## START

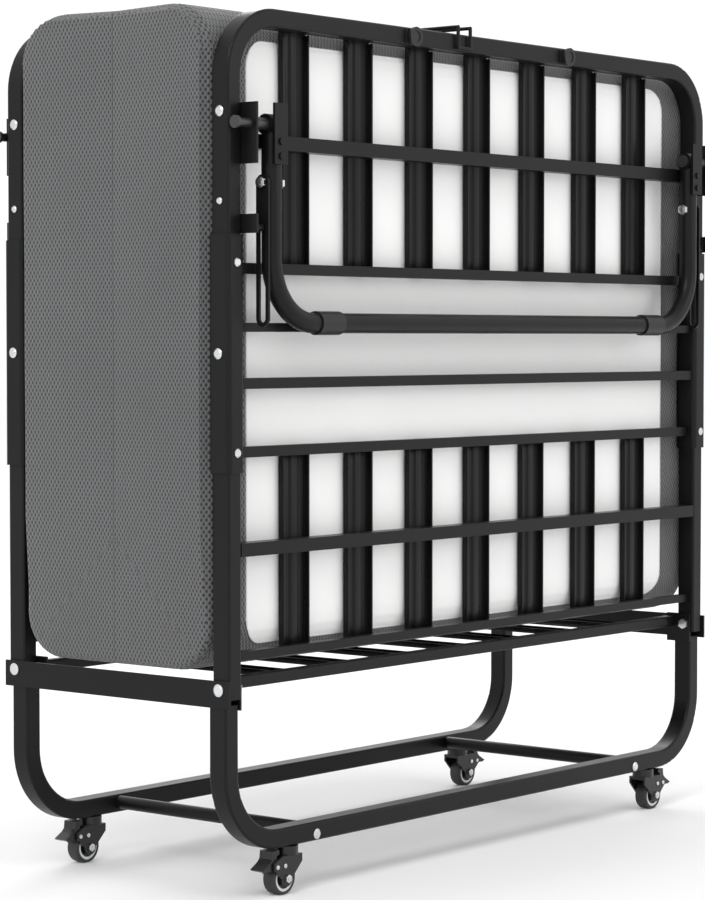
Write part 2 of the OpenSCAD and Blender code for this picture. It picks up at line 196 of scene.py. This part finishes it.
def two_tone(tree, mask, first, second):
    """Colour that goes from the first to the second as the mask goes from 0 to 1."""
    node = tree.nodes.new("ShaderNodeMix")
    node.data_type = "RGBA"
    tree.links.new(mask, node.inputs[0])
    for socket, value in ((node.inputs[6], first), (node.inputs[7], second)):
        if isinstance(value, tuple):
            socket.default_value = (*value, 1)
        else:
            tree.links.new(value, socket)
    return node.outputs[2]


def cloud(tree, place, scale, detail=3):
    node = tree.nodes.new("ShaderNodeTexNoise")
    node.inputs["Scale"].default_value = scale
    node.inputs["Detail"].default_value = detail
    tree.links.new(place, node.inputs["Vector"])
    return node.outputs[0]


def bump_from(tree, height, distance, strength=1.0, under=None):
    node = tree.nodes.new("ShaderNodeBump")
    node.inputs["Distance"].default_value = distance
    node.inputs["Strength"].default_value = strength
    tree.links.new(height, node.inputs["Height"])
    if under is not None:
        tree.links.new(under, node.inputs["Normal"])
    return node.outputs[0]


def new_material(name, **settings):
    """A Principled material with its constants on the shader's own sockets."""
    material = bpy.data.materials.new(name)
    material.use_nodes = True
    tree = material.node_tree
    shader = tree.nodes["Principled BSDF"]
    for label, value in settings.items():
        shader.inputs[label.replace("_", " ")].default_value = value
    place = tree.nodes.new("ShaderNodeTexCoord").outputs["Object"]
    return material, tree, shader, place


print("shader helpers ready")

# %% [markdown]
# ## Grain group
# Powder coat, moulded plastic and zinc all have a fine skin texture and a faint blotchiness, at
# different scales. One group gives both as values: the fine grain to bump with, and a slow
# variation for roughness and colour.

# %% Grain group
grain, given, made = new_group(
    "skin grain",
    [("Place", "Vector", None), ("Grain per metre", "Float", 900.0), ("Blotch per metre", "Float", 9.0)],
    [("Grain", "Float"), ("Blotch", "Float"), ("Dust", "Float")],
)
fine = grain.nodes.new("ShaderNodeTexNoise")
fine.inputs["Detail"].default_value = 2
grain.links.new(given["Place"], fine.inputs["Vector"])
grain.links.new(given["Grain per metre"], fine.inputs["Scale"])
grain.links.new(fine.outputs[0], made["Grain"])
slow = grain.nodes.new("ShaderNodeTexNoise")
slow.inputs["Detail"].default_value = 4
grain.links.new(given["Place"], slow.inputs["Vector"])
grain.links.new(given["Blotch per metre"], slow.inputs["Scale"])
grain.links.new(slow.outputs[0], made["Blotch"])
facing = grain.nodes.new("ShaderNodeNewGeometry")
parts = grain.nodes.new("ShaderNodeSeparateXYZ")
grain.links.new(facing.outputs["Normal"], parts.inputs[0])
upward = span(grain, parts.outputs["Z"], 0.5, 1.0)
settled = span(grain, slow.outputs[0], 0.35, 0.7)
grain.links.new(math_node(grain, "MULTIPLY", upward, settled), made["Dust"])
print("skin grain group")

# %% [markdown]
# The finishes of the hard pieces differ in only a few values: how dark they are, how rough, and
# whether they are metal. One function makes them all from the grain group. The powder coat is a
# very dark grey and not pure black, because a pure black shows no shape in soft light.

# %% Coated and moulded finishes
def skin_material(name, dark, light, rough, grain_scale, bump_mm, **settings):
    """A solid finish whose colour and roughness drift a little, over a fine grain."""
    material, tree, shader, place = new_material(name, **settings)
    group = tree.nodes.new("ShaderNodeGroup")
    group.node_tree = grain
    group.inputs["Grain per metre"].default_value = grain_scale
    tree.links.new(place, group.inputs["Place"])
    base = two_tone(tree, group.outputs["Blotch"], dark, light)
    dust = math_node(tree, "MULTIPLY", group.outputs["Dust"], 0.12)
    dusty = two_tone(tree, dust, base, (0.32, 0.31, 0.29))
    tree.links.new(dusty, shader.inputs["Base Color"])
    tree.links.new(span(tree, group.outputs["Blotch"], 0.3, 0.7, rough - 0.05, rough + 0.06),
                   shader.inputs["Roughness"])
    tree.links.new(bump_from(tree, group.outputs["Grain"], bump_mm * MM), shader.inputs["Normal"])
    return material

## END

Instructions for the task:
Everything from the first line above up to and including the line that contains "return node.outputs[2]" should be printed exactly; please print only that.

Output of the task:
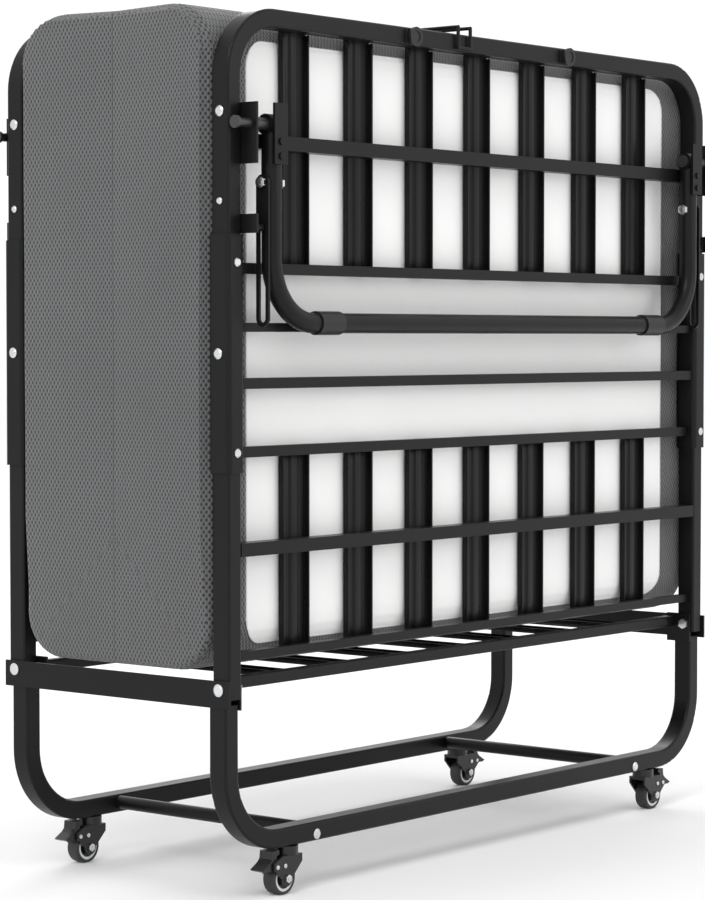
Write part 2 of the OpenSCAD and Blender code for this picture. It picks up at line 196 of scene.py. This part finishes it.
def two_tone(tree, mask, first, second):
    """Colour that goes from the first to the second as the mask goes from 0 to 1."""
    node = tree.nodes.new("ShaderNodeMix")
    node.data_type = "RGBA"
    tree.links.new(mask, node.inputs[0])
    for socket, value in ((node.inputs[6], first), (node.inputs[7], second)):
        if isinstance(value, tuple):
            socket.default_value = (*value, 1)
        else:
            tree.links.new(value, socket)
    return node.outputs[2]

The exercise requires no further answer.